Despite testimony from prison officials that Tucker was a model inmate and likely reformed, the board rejected her appeal on 28th January, 1998. Governor George W. Bush declined to intervene. His spokeswoman stated that the gender of the murderer did not alter the reality of the victims’ deaths.
The final hours
On the morning of 3rd February, 1998, Tucker was transferred by aircraft from Gatesville to the Huntsville Unit. Her final meal was modest: a banana, a peach, and a garden salad with ranch dressing.

She selected four witnesses, including her sister Kari Weeks, her husband Dana Brown, and Ronald Carlson. Witnesses for the victims included Deborah Thornton’s husband Richard and her children.

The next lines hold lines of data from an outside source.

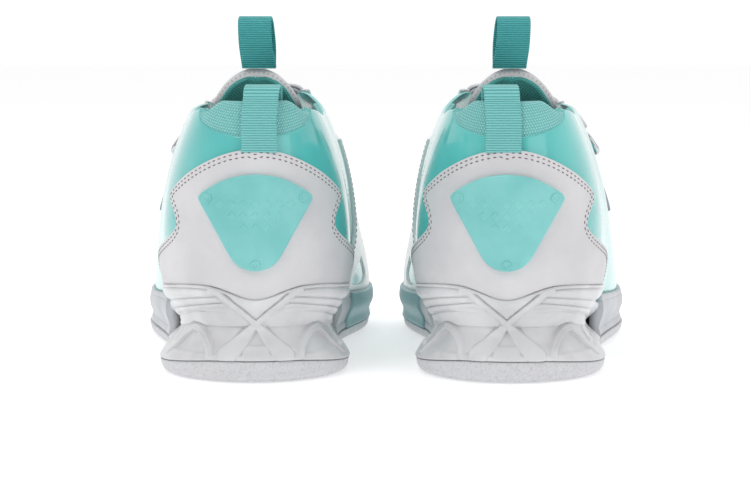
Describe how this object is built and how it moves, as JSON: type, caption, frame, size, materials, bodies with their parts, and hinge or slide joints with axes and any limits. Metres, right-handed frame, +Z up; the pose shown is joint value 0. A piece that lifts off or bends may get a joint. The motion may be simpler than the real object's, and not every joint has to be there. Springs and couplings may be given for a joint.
{
  "type": "cheer shoes",
  "caption": "Pair of low cheer shoes with a sculpted raised heel, glossy quarters, leather heel covers, padded collars, instep straps and pull loops.",
  "frame": {"origin": "centre of the pair's box, on the floor", "axes": "+Z up, +Y towards the toes, +X towards the right shoe; the pair mirrors about X = 0"},
  "size_m": [0.233, 0.2886, 0.1532],
  "materials": {
    "outsole_rubber": "speckled, fine grain",
    "heel_tpu": "satin moulded",
    "midsole_foam": "satin",
    "wrap_rubber": "satin",
    "shank_steel": "bare",
    "board": "plain",
    "footbed_fabric": "fabric over foam",
    "patent": "patent gloss",
    "white_leather": "fine grain",
    "badge_tpu": "satin moulded",
    "stiffener": "plain",
    "lining_mesh": "knitted mesh",
    "collar_mesh": "knitted mesh",
    "webbing_dark": "ribbed webbing",
    "webbing_light": "ribbed webbing",
    "strap_grey": "smooth tape",
    "ring_metal": "polished"
  },
  "bodies": {
    "left_shoe": {"left_outsole": "outsole_rubber", "left_heel_block": "heel_tpu", "left_midsole": "midsole_foam", "left_inner_wrap": "wrap_rubber", "left_shank": "shank_steel", "left_insole_board": "board", "left_footbed": "footbed_fabric", "left_vamp": "patent", "left_quarter_outer": "patent", "left_quarter_inner": "patent", "left_toe_cap": "white_leather", "left_counter_cover": "white_leather", "left_heel_badge": "badge_tpu", "left_heel_stiffener": "stiffener", "left_toe_puff": "stiffener", "left_quarter_lining": "lining_mesh", "left_vamp_lining": "lining_mesh", "left_collar_pad": "collar_mesh", "left_eyestay_outer": "white_leather", "left_eyestay_inner": "white_leather", "left_saddle": "white_leather", "left_heel_loop": "webbing_light", "left_strap_band": "strap_grey", "left_strap_ring": "ring_metal", "left_ring_tab": "strap_grey"},
    "left_tongue": {"left_tongue": "lining_mesh", "left_tongue_facing": "white_leather"},
    "left_tongue_loop": {"left_tongue_loop": "webbing_dark"},
    "left_strap": {"left_strap_tail": "white_leather"},
    "right_shoe": {"right_outsole": "outsole_rubber", "right_heel_block": "heel_tpu", "right_midsole": "midsole_foam", "right_inner_wrap": "wrap_rubber", "right_shank": "shank_steel", "right_insole_board": "board", "right_footbed": "footbed_fabric", "right_vamp": "patent", "right_quarter_outer": "patent", "right_quarter_inner": "patent", "right_toe_cap": "white_leather", "right_counter_cover": "white_leather", "right_heel_badge": "badge_tpu", "right_heel_stiffener": "stiffener", "right_toe_puff": "stiffener", "right_quarter_lining": "lining_mesh", "right_vamp_lining": "lining_mesh", "right_collar_pad": "collar_mesh", "right_eyestay_outer": "white_leather", "right_eyestay_inner": "white_leather", "right_saddle": "white_leather", "right_heel_loop": "webbing_light", "right_strap_band": "strap_grey", "right_strap_ring": "ring_metal", "right_ring_tab": "strap_grey"},
    "right_tongue": {"right_tongue": "lining_mesh", "right_tongue_facing": "white_leather"},
    "right_tongue_loop": {"right_tongue_loop": "webbing_dark"},
    "right_strap": {"right_strap_tail": "white_leather"}
  },
  "joints": [
    {"name": "right_shoe_lift", "type": "slide", "parent": "left_shoe", "child": "right_shoe", "axis": [0, 0, 1], "range_m": [0, 0.3]},
    {"name": "left_tongue_lean", "type": "hinge", "parent": "left_shoe", "child": "left_tongue", "pos_m": [-0.06289, 0.05821, 0.07135], "axis": [0.9986, 0.0523, 0], "range_deg": [0, 12]},
    {"name": "left_tongue_loop_bend", "type": "hinge", "parent": "left_tongue", "child": "left_tongue_loop", "pos_m": [-0.05834, -0.02859, 0.1282], "axis": [0.9986, 0.0523, 0], "range_deg": [-8, 40], "stiffness_Nm_per_rad": 0.003},
    {"name": "left_strap_open", "type": "hinge", "parent": "left_shoe", "child": "left_strap", "pos_m": [-0.09173, 0.01935, 0.095], "axis": [-0.1452, -0.9682, 0.2039], "range_deg": [0, 140]},
    {"name": "right_tongue_lean", "type": "hinge", "parent": "right_shoe", "child": "right_tongue", "pos_m": [0.06289, 0.05821, 0.07135], "axis": [0.9986, -0.0523, 0], "range_deg": [0, 12]},
    {"name": "right_tongue_loop_bend", "type": "hinge", "parent": "right_tongue", "child": "right_tongue_loop", "pos_m": [0.05834, -0.02859, 0.1282], "axis": [0.9986, -0.0523, 0], "range_deg": [-8, 40], "stiffness_Nm_per_rad": 0.003},
    {"name": "right_strap_open", "type": "hinge", "parent": "right_shoe", "child": "right_strap", "pos_m": [0.09173, 0.01935, 0.095], "axis": [-0.1452, 0.9682, -0.2039], "range_deg": [0, 140]}
  ]
}
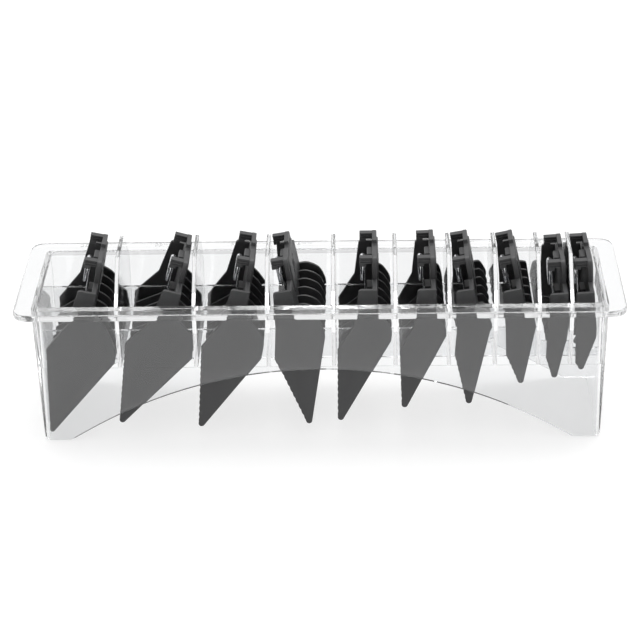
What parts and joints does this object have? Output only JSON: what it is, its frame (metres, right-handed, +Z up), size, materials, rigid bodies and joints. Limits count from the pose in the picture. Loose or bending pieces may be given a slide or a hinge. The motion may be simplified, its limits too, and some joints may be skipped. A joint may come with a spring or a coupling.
{
  "type": "hair clipper guide comb set in a clear rack",
  "caption": "Clear stand with dividers that holds clip-on hair clipper guide combs of graded cutting lengths, each comb with a steel spring clip; every comb lifts out.",
  "frame": {"origin": "centre of the rack at table level", "axes": "+X along the row of combs from the longest to the shortest, +Y from the side with the front wall towards the back, +Z up"},
  "size_m": [0.268, 0.0724, 0.0843],
  "materials": {
    "clear_plastic": "clear, polished",
    "black_nylon": "fine satin moulded",
    "spring_steel": "bright polished"
  },
  "bodies": {
    "rack": {"rack_front_rim": "clear_plastic", "rack_back_rim": "clear_plastic", "rack_left_rim": "clear_plastic", "rack_right_rim": "clear_plastic", "rack_front_skirt": "clear_plastic", "rack_back_skirt": "clear_plastic", "rack_left_end": "clear_plastic", "rack_right_end": "clear_plastic", "rack_front_rail": "clear_plastic", "rack_back_rail": "clear_plastic", "rack_divider_1": "clear_plastic", "rack_divider_2": "clear_plastic", "rack_divider_3": "clear_plastic", "rack_divider_4": "clear_plastic", "rack_divider_5": "clear_plastic", "rack_divider_6": "clear_plastic", "rack_divider_7": "clear_plastic", "rack_divider_8": "clear_plastic", "rack_divider_9": "clear_plastic"},
    "guide_25mm": {"comb_25mm": "black_nylon"},
    "spring_25mm": {"clip_25mm": "spring_steel"},
    "guide_22mm": {"comb_22mm": "black_nylon"},
    "spring_22mm": {"clip_22mm": "spring_steel"},
    "guide_19mm": {"comb_19mm": "black_nylon"},
    "spring_19mm": {"clip_19mm": "spring_steel"},
    "guide_16mm": {"comb_16mm": "black_nylon"},
    "spring_16mm": {"clip_16mm": "spring_steel"},
    "guide_13mm": {"comb_13mm": "black_nylon"},
    "spring_13mm": {"clip_13mm": "spring_steel"},
    "guide_10mm": {"comb_10mm": "black_nylon"},
    "spring_10mm": {"clip_10mm": "spring_steel"},
    "guide_6mm": {"comb_6mm": "black_nylon"},
    "spring_6mm": {"clip_6mm": "spring_steel"},
    "guide_4_5mm": {"comb_4_5mm": "black_nylon"},
    "spring_4_5mm": {"clip_4_5mm": "spring_steel"},
    "guide_3mm": {"comb_3mm": "black_nylon"},
    "spring_3mm": {"clip_3mm": "spring_steel"},
    "guide_1_5mm": {"comb_1_5mm": "black_nylon"},
    "spring_1_5mm": {"clip_1_5mm": "spring_steel"}
  },
  "joints": [
    {"name": "swing_out_25mm", "type": "hinge", "parent": "rack", "child": "guide_25mm", "pos_m": [-0.3606, 0, 0.06], "axis": [0, -1, 0], "range_deg": [0, 19.5]},
    {"name": "flex_25mm", "type": "hinge", "parent": "guide_25mm", "child": "spring_25mm", "pos_m": [-0.10447, 0, 0.06115], "axis": [0, 1, 0], "range_deg": [0, 2.2], "stiffness_Nm_per_rad": 0.05},
    {"name": "swing_out_22mm", "type": "hinge", "parent": "rack", "child": "guide_22mm", "pos_m": [-0.3233, 0, 0.06], "axis": [0, -1, 0], "range_deg": [0, 19.5]},
    {"name": "flex_22mm", "type": "hinge", "parent": "guide_22mm", "child": "spring_22mm", "pos_m": [-0.06802, 0, 0.06117], "axis": [0, 1, 0], "range_deg": [0, 2.2], "stiffness_Nm_per_rad": 0.05},
    {"name": "swing_out_19mm", "type": "hinge", "parent": "rack", "child": "guide_19mm", "pos_m": [-0.2934, 0, 0.06], "axis": [0, -1, 0], "range_deg": [0, 19.5]},
    {"name": "flex_19mm", "type": "hinge", "parent": "guide_19mm", "child": "spring_19mm", "pos_m": [-0.03705, 0, 0.06113], "axis": [0, 1, 0], "range_deg": [0, 2.2], "stiffness_Nm_per_rad": 0.05},
    {"name": "lift_out_16mm", "type": "slide", "parent": "rack", "child": "guide_16mm", "axis": [0, 0, 1], "range_m": [0, 0.085]},
    {"name": "flex_16mm", "type": "hinge", "parent": "guide_16mm", "child": "spring_16mm", "pos_m": [-0.01437, 0, 0.06039], "axis": [0, 1, 0], "range_deg": [0, 2.2], "stiffness_Nm_per_rad": 0.05},
    {"name": "lift_out_13mm", "type": "slide", "parent": "rack", "child": "guide_13mm", "axis": [0, 0, 1], "range_m": [0, 0.085]},
    {"name": "flex_13mm", "type": "hinge", "parent": "guide_13mm", "child": "spring_13mm", "pos_m": [0.0211, 0, 0.06085], "axis": [0, 1, 0], "range_deg": [0, 2.2], "stiffness_Nm_per_rad": 0.05},
    {"name": "lift_out_10mm", "type": "slide", "parent": "rack", "child": "guide_10mm", "axis": [0, 0, 1], "range_m": [0, 0.085]},
    {"name": "flex_10mm", "type": "hinge", "parent": "guide_10mm", "child": "spring_10mm", "pos_m": [0.04725, 0, 0.06077], "axis": [0, 1, 0], "range_deg": [0, 2.2], "stiffness_Nm_per_rad": 0.05},
    {"name": "lift_out_6mm", "type": "slide", "parent": "rack", "child": "guide_6mm", "axis": [0, 0, 1], "range_m": [0, 0.085]},
    {"name": "flex_6mm", "type": "hinge", "parent": "guide_6mm", "child": "spring_6mm", "pos_m": [0.06552, 0, 0.06037], "axis": [0, 1, 0], "range_deg": [0, 2.2], "stiffness_Nm_per_rad": 0.05},
    {"name": "lift_out_4_5mm", "type": "slide", "parent": "rack", "child": "guide_4_5mm", "axis": [0, 0, 1], "range_m": [0, 0.085]},
    {"name": "flex_4_5mm", "type": "hinge", "parent": "guide_4_5mm", "child": "spring_4_5mm", "pos_m": [0.08662, 0, 0.06023], "axis": [0, 1, 0], "range_deg": [0, 2.2], "stiffness_Nm_per_rad": 0.05},
    {"name": "lift_out_3mm", "type": "slide", "parent": "rack", "child": "guide_3mm", "axis": [0, 0, 1], "range_m": [0, 0.085]},
    {"name": "flex_3mm", "type": "hinge", "parent": "guide_3mm", "child": "spring_3mm", "pos_m": [0.10531, 0, 0.05811], "axis": [0, 1, 0], "range_deg": [0, 2.2], "stiffness_Nm_per_rad": 0.05},
    {"name": "lift_out_1_5mm", "type": "slide", "parent": "rack", "child": "guide_1_5mm", "axis": [0, 0, 1], "range_m": [0, 0.085]},
    {"name": "flex_1_5mm", "type": "hinge", "parent": "guide_1_5mm", "child": "spring_1_5mm", "pos_m": [0.11648, 0, 0.05854], "axis": [0, 1, 0], "range_deg": [0, 2.2], "stiffness_Nm_per_rad": 0.05}
  ]
}
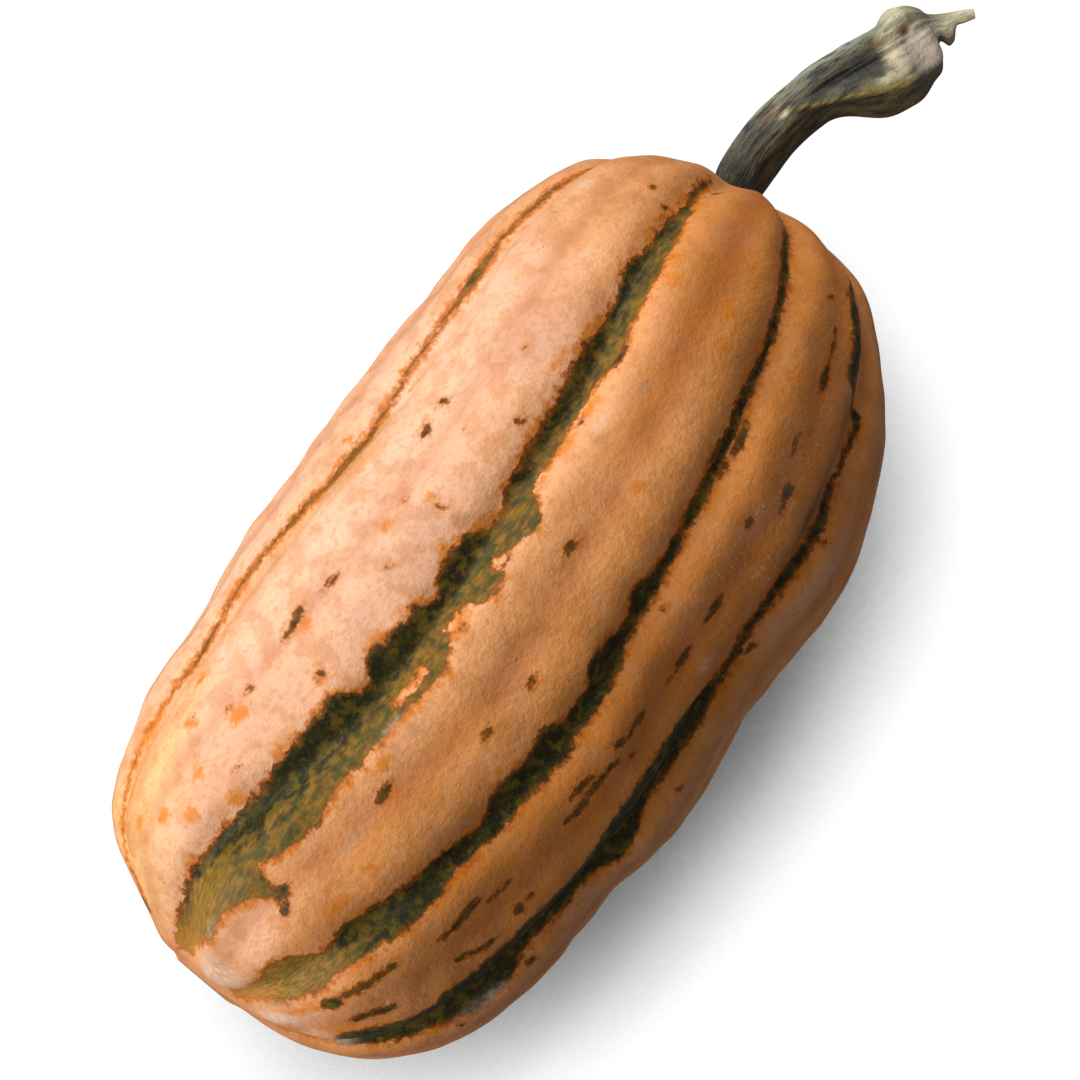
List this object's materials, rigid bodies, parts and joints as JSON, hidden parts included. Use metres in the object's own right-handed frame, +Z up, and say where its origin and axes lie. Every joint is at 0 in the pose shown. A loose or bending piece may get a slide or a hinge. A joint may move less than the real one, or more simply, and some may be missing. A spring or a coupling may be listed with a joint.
{
  "type": "delicata squash",
  "caption": "Oblong ribbed winter squash lying on its side, with a dry curved stem still attached at one end.",
  "frame": {"origin": "middle of the small flat spot on the underside that the squash lies on", "axes": "+Z up, +X along the fruit from its blossom end to its stem"},
  "size_m": [0.2163, 0.0909, 0.0871],
  "materials": {
    "rind": "satin, waxy squash rind, peach with dark green stripes",
    "stem_bark": "dull, dry and fibrous, grey green"
  },
  "bodies": {
    "root": {"fruit": "rind", "stem": "stem_bark"}
  },
  "joints": []
}
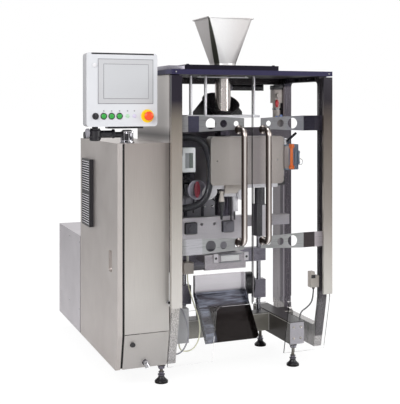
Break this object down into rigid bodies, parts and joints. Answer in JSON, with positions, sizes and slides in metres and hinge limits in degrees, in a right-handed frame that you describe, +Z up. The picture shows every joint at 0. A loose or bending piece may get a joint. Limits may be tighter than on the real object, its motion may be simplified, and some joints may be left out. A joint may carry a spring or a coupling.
{
  "type": "vertical form fill seal machine",
  "caption": "Upright bag making, filling and sealing machine with a hopper, clear doors and a control panel.",
  "frame": {"origin": "on the floor, under the middle of the machine's outline", "axes": "+X to the machine's right seen from the front, +Y to its back, +Z up"},
  "size_m": [1.168, 1.299, 1.654],
  "materials": {
    "cabinet_steel": "brushed",
    "frame_steel": "satin",
    "polished_steel": "polished",
    "bright_chrome": "polished",
    "machined_aluminium": "machined",
    "dark_enamel": "satin",
    "pale_enamel": "satin",
    "orange_enamel": "satin",
    "black_plastic": "matt",
    "grey_plastic": "satin",
    "pale_plastic": "satin",
    "red_plastic": "gloss",
    "clear_panel": "clear",
    "black_rubber": "matt"
  },
  "bodies": {
    "machine": {"cabinet_housing": "cabinet_steel", "cabinet_side_panel": "cabinet_steel", "cabinet_front_panel": "cabinet_steel", "cabinet_kick_panel": "cabinet_steel", "side_vent_cover": "black_plastic", "reel_housing": "cabinet_steel", "reel_housing_cover": "cabinet_steel", "reel_shaft": "machined_aluminium", "left_side_frame": "frame_steel", "right_side_frame": "frame_steel", "left_side_sheet": "pale_enamel", "column_panels": "pale_enamel", "top_plate": "frame_steel", "top_front_band": "dark_enamel", "top_cover_box": "dark_enamel", "hopper": "polished_steel", "forming_tube": "polished_steel", "forming_shoulder": "dark_enamel", "shoulder_hanger": "machined_aluminium", "film_guide_roller": "dark_enamel", "cross_rails": "machined_aluminium", "sealing_yoke": "machined_aluminium", "seal_unit_cover": "frame_steel", "drive_motors": "black_plastic", "coder_unit": "orange_enamel", "temperature_controller": "pale_plastic", "conduit_loop": "black_rubber", "base_frame": "frame_steel", "levelling_feet": "dark_enamel", "jaw_guide_rods": "bright_chrome", "jaw_crosshead": "machined_aluminium", "front_jaw": "machined_aluminium", "jaw_carriage_plate": "machined_aluminium", "discharge_chute": "polished_steel", "drum_motor": "dark_enamel", "junction_box": "grey_plastic", "door_switch": "pale_plastic", "door_switch_cable": "black_rubber", "grey_hose": "grey_plastic", "mounting_wall": "pale_enamel", "hose_manifold": "pale_plastic", "jaw_hose_front": "pale_plastic", "jaw_hose_rear": "pale_plastic", "pale_hose": "pale_plastic", "air_service_unit": "pale_plastic", "door_hinge_brackets": "frame_steel", "panel_bracket": "polished_steel"},
    "right_door": {"right_door_glass": "clear_panel", "right_door_stile": "frame_steel", "right_door_arms": "frame_steel", "right_door_handle": "bright_chrome"},
    "left_door": {"left_door_glass": "clear_panel", "left_door_stile": "frame_steel", "left_door_arms": "frame_steel", "left_door_handle": "bright_chrome"},
    "control_panel": {"panel_housing": "pale_plastic", "panel_screen": "grey_plastic", "panel_buttons": "black_plastic", "emergency_stop": "red_plastic", "panel_arm": "dark_enamel"}
  },
  "joints": [
    {"name": "right_door_hinge", "type": "hinge", "parent": "machine", "child": "right_door", "pos_m": [0.576, -0.5475, 0.614], "axis": [0, 0, 1], "range_deg": [0, 90]},
    {"name": "left_door_hinge", "type": "hinge", "parent": "machine", "child": "left_door", "pos_m": [-0.206, -0.5475, 0.614], "axis": [0, 0, -1], "range_deg": [0, 90]},
    {"name": "panel_swivel", "type": "hinge", "parent": "machine", "child": "control_panel", "pos_m": [-0.391, -0.4805, 1.086], "axis": [0, 0, 1], "range_deg": [-25, 25]}
  ]
}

Her final words were composed and expansive.
I would like to say to all of you—the Thornton family and Jerry Dean's family—that I am so sorry. I hope God will give you peace with this. [She looked at her husband.] Baby, I love you. [She looked at Ronald Carlson.] Ron, give Peggy a hug for me. [She looked at all present weeping and smiling.] Everybody has been so good to me. I love all of you very much. I am going to be face to face with Jesus now. Warden Baggett, thank all of you so much. You have been so good to me. I love all of you very much. I will see you all when you get there. I will wait for you.
She was pronounced dead at 6.45 p.m. CST, eight minutes after the lethal injection began.
Aftermath, silence, and consequence
Karla Faye Tucker was the first woman executed in Texas since Chipita Rodriguez in 1863 and only the second woman executed in the United States since the reinstatement of capital punishment in 1976. Fewer than two percent of death row inmates in the United States have historically been women, making her execution statistically and culturally rare.
The effects rippled beyond public debate. Fred Allen, captain of the Huntsville execution team, later told Werner Herzog that Tucker’s execution led to an emotional breakdown and a complete reversal of his support for capital punishment. Other staff quietly left their roles. Counselling was offered. Turnover increased.
Tucker was buried at Forest Park Lawndale Cemetery in Houston. Her family largely withdrew from public life. The Thornton family declined further media involvement.
Her story resists neat conclusions. For some, she remains defined by the violence of June 1983. For others, by what she became afterwards. What her case made unavoidable was the question itself. If redemption has no weight in law, then the death penalty is not only about justice. It is about finality.